▼▼▼

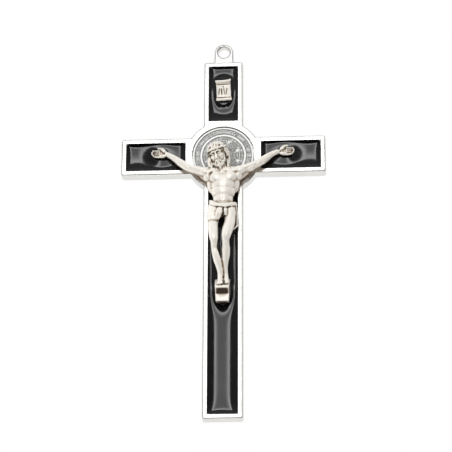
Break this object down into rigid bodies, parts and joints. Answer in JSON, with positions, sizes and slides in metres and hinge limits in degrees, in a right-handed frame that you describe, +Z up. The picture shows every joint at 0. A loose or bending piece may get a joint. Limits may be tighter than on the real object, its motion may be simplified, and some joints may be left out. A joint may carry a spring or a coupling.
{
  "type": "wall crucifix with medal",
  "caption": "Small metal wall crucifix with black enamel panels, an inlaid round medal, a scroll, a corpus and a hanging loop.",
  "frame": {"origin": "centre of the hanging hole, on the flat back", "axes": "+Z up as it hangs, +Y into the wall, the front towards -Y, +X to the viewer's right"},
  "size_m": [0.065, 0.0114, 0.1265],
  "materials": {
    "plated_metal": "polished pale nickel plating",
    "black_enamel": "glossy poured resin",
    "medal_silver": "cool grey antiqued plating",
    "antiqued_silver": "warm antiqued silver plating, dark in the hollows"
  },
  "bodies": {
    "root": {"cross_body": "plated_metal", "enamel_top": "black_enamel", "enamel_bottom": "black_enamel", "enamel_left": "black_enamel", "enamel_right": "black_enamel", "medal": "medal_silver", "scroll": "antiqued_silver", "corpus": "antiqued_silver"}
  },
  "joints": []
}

▲▲▲

PROBLEM REQUIREMENTS >>
Set down every line of the listing above again, exactly as given.

FULL OUTPUT >>
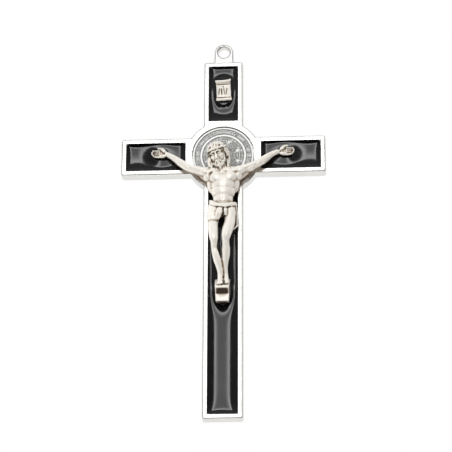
Break this object down into rigid bodies, parts and joints. Answer in JSON, with positions, sizes and slides in metres and hinge limits in degrees, in a right-handed frame that you describe, +Z up. The picture shows every joint at 0. A loose or bending piece may get a joint. Limits may be tighter than on the real object, its motion may be simplified, and some joints may be left out. A joint may carry a spring or a coupling.
{
  "type": "wall crucifix with medal",
  "caption": "Small metal wall crucifix with black enamel panels, an inlaid round medal, a scroll, a corpus and a hanging loop.",
  "frame": {"origin": "centre of the hanging hole, on the flat back", "axes": "+Z up as it hangs, +Y into the wall, the front towards -Y, +X to the viewer's right"},
  "size_m": [0.065, 0.0114, 0.1265],
  "materials": {
    "plated_metal": "polished pale nickel plating",
    "black_enamel": "glossy poured resin",
    "medal_silver": "cool grey antiqued plating",
    "antiqued_silver": "warm antiqued silver plating, dark in the hollows"
  },
  "bodies": {
    "root": {"cross_body": "plated_metal", "enamel_top": "black_enamel", "enamel_bottom": "black_enamel", "enamel_left": "black_enamel", "enamel_right": "black_enamel", "medal": "medal_silver", "scroll": "antiqued_silver", "corpus": "antiqued_silver"}
  },
  "joints": []
}